■ Material provided ■
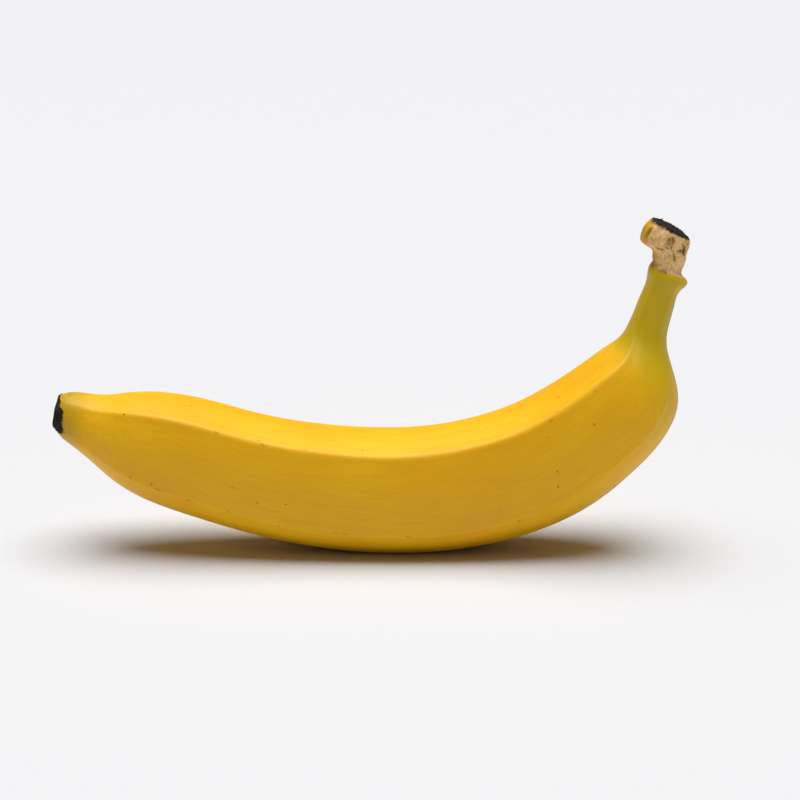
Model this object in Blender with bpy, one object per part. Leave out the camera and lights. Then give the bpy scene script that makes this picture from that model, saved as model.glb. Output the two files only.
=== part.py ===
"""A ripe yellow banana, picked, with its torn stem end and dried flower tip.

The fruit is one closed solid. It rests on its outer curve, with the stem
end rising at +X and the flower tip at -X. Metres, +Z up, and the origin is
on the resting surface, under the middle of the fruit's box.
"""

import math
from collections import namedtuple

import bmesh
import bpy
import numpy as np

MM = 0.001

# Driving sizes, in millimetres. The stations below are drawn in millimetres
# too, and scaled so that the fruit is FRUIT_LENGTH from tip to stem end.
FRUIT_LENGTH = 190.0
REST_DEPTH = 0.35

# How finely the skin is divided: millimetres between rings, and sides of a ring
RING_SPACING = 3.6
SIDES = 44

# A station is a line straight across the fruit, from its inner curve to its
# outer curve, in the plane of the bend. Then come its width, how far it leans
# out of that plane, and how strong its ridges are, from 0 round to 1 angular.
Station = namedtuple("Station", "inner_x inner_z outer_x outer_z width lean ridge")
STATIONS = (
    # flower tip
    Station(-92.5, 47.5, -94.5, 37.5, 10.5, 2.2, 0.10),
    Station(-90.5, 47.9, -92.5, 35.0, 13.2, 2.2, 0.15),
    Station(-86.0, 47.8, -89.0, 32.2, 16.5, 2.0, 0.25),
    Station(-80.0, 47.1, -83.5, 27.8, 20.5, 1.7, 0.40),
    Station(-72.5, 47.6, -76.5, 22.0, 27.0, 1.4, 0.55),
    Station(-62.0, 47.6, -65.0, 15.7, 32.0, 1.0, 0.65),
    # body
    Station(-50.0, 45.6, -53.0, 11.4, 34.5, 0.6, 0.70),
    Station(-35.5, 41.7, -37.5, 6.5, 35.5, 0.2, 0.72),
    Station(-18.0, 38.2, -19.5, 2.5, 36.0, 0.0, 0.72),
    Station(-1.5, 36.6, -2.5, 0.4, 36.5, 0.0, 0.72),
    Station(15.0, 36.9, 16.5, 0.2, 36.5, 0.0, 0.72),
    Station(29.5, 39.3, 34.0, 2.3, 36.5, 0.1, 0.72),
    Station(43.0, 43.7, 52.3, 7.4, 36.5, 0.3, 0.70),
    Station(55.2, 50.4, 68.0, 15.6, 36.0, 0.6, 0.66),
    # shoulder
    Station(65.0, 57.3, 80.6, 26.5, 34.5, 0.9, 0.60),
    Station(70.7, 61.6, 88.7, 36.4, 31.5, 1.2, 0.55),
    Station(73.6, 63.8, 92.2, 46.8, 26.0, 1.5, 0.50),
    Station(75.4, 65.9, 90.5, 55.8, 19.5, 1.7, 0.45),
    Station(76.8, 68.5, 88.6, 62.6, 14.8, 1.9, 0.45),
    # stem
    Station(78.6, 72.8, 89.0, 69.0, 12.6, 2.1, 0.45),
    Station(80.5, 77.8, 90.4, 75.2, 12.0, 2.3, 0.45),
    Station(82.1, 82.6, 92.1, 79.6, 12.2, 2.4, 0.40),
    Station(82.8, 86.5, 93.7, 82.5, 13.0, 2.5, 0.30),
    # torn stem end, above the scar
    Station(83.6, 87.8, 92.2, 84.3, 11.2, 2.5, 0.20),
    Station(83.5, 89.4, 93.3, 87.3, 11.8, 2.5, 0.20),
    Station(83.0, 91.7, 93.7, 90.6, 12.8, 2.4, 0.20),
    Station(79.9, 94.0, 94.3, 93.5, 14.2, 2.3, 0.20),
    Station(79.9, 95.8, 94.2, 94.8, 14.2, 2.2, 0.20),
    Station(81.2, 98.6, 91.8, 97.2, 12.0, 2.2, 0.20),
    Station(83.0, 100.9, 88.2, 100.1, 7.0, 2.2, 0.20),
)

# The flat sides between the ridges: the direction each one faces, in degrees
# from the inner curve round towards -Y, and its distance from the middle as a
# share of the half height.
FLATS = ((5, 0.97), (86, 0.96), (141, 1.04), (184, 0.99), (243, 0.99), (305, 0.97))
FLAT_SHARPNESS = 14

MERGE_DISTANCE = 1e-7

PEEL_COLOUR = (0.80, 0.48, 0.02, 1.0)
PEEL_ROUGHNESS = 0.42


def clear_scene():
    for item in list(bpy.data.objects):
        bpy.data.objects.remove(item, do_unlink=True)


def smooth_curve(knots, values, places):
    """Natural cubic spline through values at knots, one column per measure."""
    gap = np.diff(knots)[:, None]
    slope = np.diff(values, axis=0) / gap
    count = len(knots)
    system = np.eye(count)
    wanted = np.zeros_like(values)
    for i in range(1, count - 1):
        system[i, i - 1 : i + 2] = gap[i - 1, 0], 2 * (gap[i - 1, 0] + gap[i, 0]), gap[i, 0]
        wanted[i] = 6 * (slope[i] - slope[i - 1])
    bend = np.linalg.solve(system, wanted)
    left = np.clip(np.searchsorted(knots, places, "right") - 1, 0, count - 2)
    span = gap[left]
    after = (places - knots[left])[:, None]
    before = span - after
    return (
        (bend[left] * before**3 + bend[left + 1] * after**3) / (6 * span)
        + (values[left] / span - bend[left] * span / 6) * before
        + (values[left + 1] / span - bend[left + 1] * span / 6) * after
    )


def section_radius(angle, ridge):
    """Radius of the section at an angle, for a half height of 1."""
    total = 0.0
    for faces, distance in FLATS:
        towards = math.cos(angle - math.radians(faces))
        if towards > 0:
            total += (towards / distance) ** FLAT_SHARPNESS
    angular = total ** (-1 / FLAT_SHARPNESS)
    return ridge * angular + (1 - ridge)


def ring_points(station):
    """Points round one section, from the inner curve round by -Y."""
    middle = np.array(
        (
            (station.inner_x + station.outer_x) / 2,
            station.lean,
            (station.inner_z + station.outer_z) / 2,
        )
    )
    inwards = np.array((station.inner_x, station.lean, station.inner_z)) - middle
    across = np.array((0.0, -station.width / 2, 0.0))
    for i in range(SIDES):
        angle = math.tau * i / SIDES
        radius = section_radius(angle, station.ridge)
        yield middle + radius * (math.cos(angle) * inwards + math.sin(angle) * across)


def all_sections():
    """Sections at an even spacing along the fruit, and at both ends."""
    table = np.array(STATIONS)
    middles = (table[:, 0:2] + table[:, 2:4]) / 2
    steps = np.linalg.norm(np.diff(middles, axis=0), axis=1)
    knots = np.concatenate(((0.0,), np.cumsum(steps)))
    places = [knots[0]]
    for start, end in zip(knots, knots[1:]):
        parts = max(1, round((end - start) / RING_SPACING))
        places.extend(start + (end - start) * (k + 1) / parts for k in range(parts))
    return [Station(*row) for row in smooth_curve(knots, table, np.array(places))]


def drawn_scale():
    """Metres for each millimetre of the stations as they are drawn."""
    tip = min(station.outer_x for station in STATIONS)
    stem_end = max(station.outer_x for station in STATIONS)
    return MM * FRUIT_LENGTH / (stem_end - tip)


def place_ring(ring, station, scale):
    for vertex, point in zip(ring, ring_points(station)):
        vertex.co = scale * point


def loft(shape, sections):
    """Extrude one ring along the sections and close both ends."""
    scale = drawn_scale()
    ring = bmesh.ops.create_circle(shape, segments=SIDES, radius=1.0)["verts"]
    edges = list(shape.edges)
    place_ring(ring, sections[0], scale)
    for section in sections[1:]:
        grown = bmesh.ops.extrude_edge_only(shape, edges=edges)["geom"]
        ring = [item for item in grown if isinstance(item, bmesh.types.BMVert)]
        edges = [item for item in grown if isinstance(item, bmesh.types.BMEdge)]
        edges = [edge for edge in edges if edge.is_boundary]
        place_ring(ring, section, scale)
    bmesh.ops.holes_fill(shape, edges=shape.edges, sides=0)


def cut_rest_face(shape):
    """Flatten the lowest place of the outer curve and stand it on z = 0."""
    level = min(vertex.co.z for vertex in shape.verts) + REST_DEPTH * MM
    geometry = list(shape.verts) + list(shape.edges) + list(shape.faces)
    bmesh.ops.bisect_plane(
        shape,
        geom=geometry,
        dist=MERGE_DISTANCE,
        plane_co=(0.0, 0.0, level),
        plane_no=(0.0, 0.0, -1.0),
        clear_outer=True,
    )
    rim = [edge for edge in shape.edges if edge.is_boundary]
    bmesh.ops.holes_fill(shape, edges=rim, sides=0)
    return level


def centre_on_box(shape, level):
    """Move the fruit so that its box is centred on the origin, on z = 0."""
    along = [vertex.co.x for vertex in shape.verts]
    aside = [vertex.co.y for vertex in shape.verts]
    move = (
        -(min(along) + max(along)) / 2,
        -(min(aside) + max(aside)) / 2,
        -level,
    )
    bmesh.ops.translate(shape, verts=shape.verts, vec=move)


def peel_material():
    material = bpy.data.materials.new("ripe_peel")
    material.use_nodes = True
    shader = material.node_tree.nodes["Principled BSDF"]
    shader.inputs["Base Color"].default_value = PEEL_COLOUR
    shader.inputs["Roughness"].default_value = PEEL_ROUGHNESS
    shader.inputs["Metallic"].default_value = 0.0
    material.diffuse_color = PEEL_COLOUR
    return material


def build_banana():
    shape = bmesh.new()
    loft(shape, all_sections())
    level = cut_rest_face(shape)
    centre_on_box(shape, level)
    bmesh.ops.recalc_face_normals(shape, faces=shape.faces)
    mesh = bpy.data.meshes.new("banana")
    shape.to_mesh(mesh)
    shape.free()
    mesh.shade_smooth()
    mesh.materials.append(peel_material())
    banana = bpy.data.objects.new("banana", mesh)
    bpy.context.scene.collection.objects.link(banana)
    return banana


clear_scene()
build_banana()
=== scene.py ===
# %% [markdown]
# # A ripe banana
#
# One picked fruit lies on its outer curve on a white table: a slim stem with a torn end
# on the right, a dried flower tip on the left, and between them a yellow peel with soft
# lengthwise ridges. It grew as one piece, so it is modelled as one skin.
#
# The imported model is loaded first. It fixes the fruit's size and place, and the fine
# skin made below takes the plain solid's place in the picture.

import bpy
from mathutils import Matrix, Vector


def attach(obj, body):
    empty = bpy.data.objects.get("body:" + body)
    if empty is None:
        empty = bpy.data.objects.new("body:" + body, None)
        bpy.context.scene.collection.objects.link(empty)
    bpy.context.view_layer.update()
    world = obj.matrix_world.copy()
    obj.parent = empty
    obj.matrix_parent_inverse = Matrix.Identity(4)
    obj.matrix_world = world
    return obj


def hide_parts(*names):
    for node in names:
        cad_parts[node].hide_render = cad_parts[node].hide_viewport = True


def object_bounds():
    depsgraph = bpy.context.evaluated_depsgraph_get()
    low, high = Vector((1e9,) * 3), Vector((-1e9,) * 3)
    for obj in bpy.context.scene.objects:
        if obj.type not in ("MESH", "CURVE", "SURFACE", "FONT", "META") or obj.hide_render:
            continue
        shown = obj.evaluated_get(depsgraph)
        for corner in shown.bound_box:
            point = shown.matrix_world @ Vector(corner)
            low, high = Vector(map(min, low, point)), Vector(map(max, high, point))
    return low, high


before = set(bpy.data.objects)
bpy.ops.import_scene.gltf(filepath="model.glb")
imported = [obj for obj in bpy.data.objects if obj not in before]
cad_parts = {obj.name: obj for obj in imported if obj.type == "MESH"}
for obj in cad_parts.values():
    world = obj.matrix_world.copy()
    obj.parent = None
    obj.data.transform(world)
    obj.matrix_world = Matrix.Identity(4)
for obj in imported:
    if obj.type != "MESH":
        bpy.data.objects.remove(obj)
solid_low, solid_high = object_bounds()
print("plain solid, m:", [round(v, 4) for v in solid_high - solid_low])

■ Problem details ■
Copy out exactly the lines from the one containing "mesh.shade_smooth()" to the one containing "for corner in", both ends inclusive.

■ Response to the task ■
    mesh.shade_smooth()
    mesh.materials.append(peel_material())
    banana = bpy.data.objects.new("banana", mesh)
    bpy.context.scene.collection.objects.link(banana)
    return banana


clear_scene()
build_banana()
=== scene.py ===
# %% [markdown]
# # A ripe banana
#
# One picked fruit lies on its outer curve on a white table: a slim stem with a torn end
# on the right, a dried flower tip on the left, and between them a yellow peel with soft
# lengthwise ridges. It grew as one piece, so it is modelled as one skin.
#
# The imported model is loaded first. It fixes the fruit's size and place, and the fine
# skin made below takes the plain solid's place in the picture.

import bpy
from mathutils import Matrix, Vector


def attach(obj, body):
    empty = bpy.data.objects.get("body:" + body)
    if empty is None:
        empty = bpy.data.objects.new("body:" + body, None)
        bpy.context.scene.collection.objects.link(empty)
    bpy.context.view_layer.update()
    world = obj.matrix_world.copy()
    obj.parent = empty
    obj.matrix_parent_inverse = Matrix.Identity(4)
    obj.matrix_world = world
    return obj


def hide_parts(*names):
    for node in names:
        cad_parts[node].hide_render = cad_parts[node].hide_viewport = True


def object_bounds():
    depsgraph = bpy.context.evaluated_depsgraph_get()
    low, high = Vector((1e9,) * 3), Vector((-1e9,) * 3)
    for obj in bpy.context.scene.objects:
        if obj.type not in ("MESH", "CURVE", "SURFACE", "FONT", "META") or obj.hide_render:
            continue
        shown = obj.evaluated_get(depsgraph)
        for corner in shown.bound_box:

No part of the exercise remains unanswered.